Subsidiarity is good in theory, but often lacks justice in practice. It is human nature that when I have “got mine” through my own efforts that I do not want to share it with others. It is that multiplied many fold that becomes the problem with the Church’s notion of subsidiarity.
Maybe so. But if one walks (safer to drive) around in old inner city areas, one marvels at the churches that were built long ago, when people had barely enough to live on. Not only the churches, but the schools, the monasteries and the convents. Magnificent! I am old enough to have been around when the orphanages, the unwed mothers’ homes and so forth were just winking out of existence. I partially worked my way through graduate school working in the last true orphanage in a large city. It was old, but was a very well-appointed place; a real home. It had a chapel as big as some parish churches today. People obviously contributed incredible amounts to those institutions, at a time when they didn’t have all that much to contribute. I’m not sure human nature, per se, is quite as base as we might conclude from looking around us now.
One of the aspects of my occupation is that I have, for many years, examined land titles. In those old records are title summaries and old wills, probates and lawsuits. It absolutely amazes me, sometimes, to see the work that was lavished on some of those old documents…far beyond what was actually necessary to make them functional. Clearly, people had the time and resources to “fancy up” all kinds of things they did, yet made a living doing it all the same. It was plain they did it half for the joy of doing it, and had the time.
I have read old estate documents, and it’s fascinating to see not only how the relative values of certain things have changed, but how seemingly insufficient resource bases were very adequate in times past. Granted, those people did not have Ipods and flat screens to buy. But it’s plain that most lived fairly well. You look at the goods produced at the time, and things of the most lavish materials and craftsmanship were commonplaces. Something as simple as an electric fan made in 1920 will amost certainly run today; more smoothly and quietly and powerfully than something you might now buy at Walmart. Those old objects were built for a lifetime and more, and were unnecessarily aesthetically pleasing. The cheapest old treadle sewing machine you find at an antique store is a thing of art; durable, with good wood and steel and fancifully decorated for no functional reason at all.
But people were poorer then, weren’t they? Perhaps they were. But they also built those magnificent downtown churches and monasteries and convents and schools that are now converted or abandoned altogether.
I have also seen old tax records, and one thing is fairly plain to me. We are massively more taxed now, relative to what we make and what things cost, than was once the case. Granted, our governmental infrastructure now is more extensive. But is it really all that much better?

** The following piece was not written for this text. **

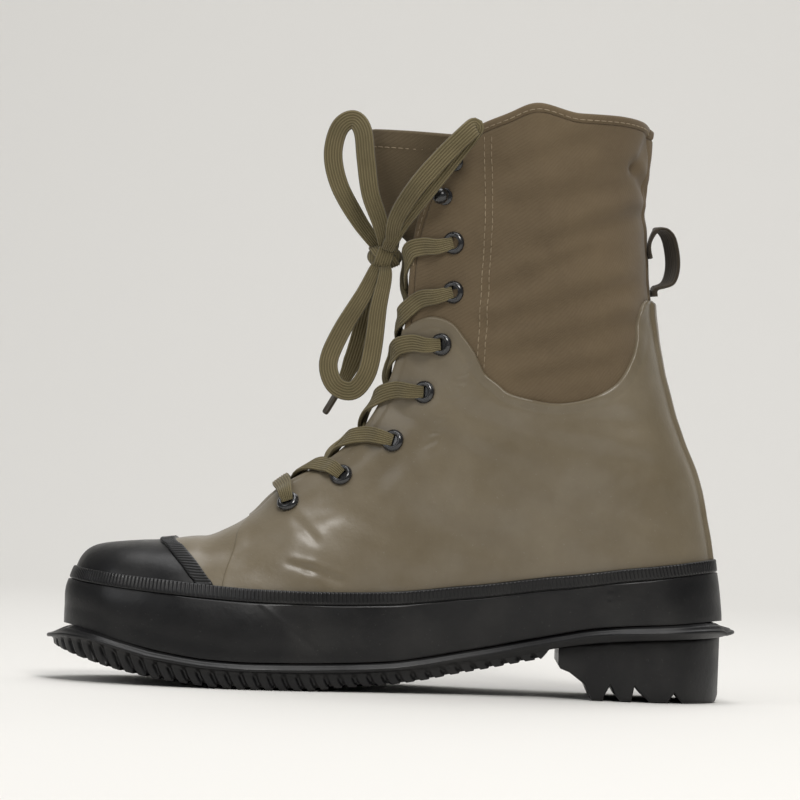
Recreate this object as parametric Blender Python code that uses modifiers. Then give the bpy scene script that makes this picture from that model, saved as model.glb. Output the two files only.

I remember my grandmother telling me she used to make day trips on the train to shop in a large city nearly 300 miles distant. She left in the early morning, and the train she chose was nonstop. The train station was right downtown in the city, and the way downtowns were concentrated then, you could walk to the major stores without significant difficulty. She would get back home in the early evening. Of course, she was able to nap on the way, have breakfast and dinner as well if she chose. No one but the most intrepid would do something like that by car now, (no passenger trains now) and it would take a lot more time to get it done than it took her. So, are we all that certain that all of the infrastructure we now have is all that essential?
I’m not one of those who think all things older were better. Manifestly many of them were not. But I am inclined to think we have been obliged to work harder and run faster for an end result that is not all that much better, giving due credit to the benefits of much of innovation. And why is that? My particular prejudice is that the governmental take, from the multiple taxes on bubble gum on up the scale, has reached a point that essentially “crowds out” a lot of the charity and local efforts that used to be affordable, both in terms of time and money. Sure, we get tax deductions for charitable donations. But if the government at all levels taxed us 10%, say, instead of 40% or more, we would have more to give to charity, and might not even care whether the donation was deductible or not.
Maybe there is no choice in all this. But I do think people have gotten so used the the idea that everything comes from the top and is directed from the top, that nobody even considers the possibility that many things might work as well or better from the bottom up. Not all, certainly, but many.
I am also old enough to barely remember the old parish “societies” that engaged in charitable work. Very substantial numbers of people contributed their time and resources to those. Those people knew who others were, and who had what happen to them, and who needed what. Those are also largely gone now. I suppose people do not now have the time to spend in that way, or the money. Nor do they know the people in their neighborhoods.
You can talk to retired people who spent their whole lives working in factories. They can often tell you exactly when their companies “speeded up the line”, and it happened a number of times throughout their working lives. Doubtless, corporate greed had something to do with that, and foreign competition. But I suspect government greed also had much to do with it. By the time a kid buys a piece of bubble gum, how many times has that little bit of nothing wrapped in paper been taxed before the kid pops it into his mouth?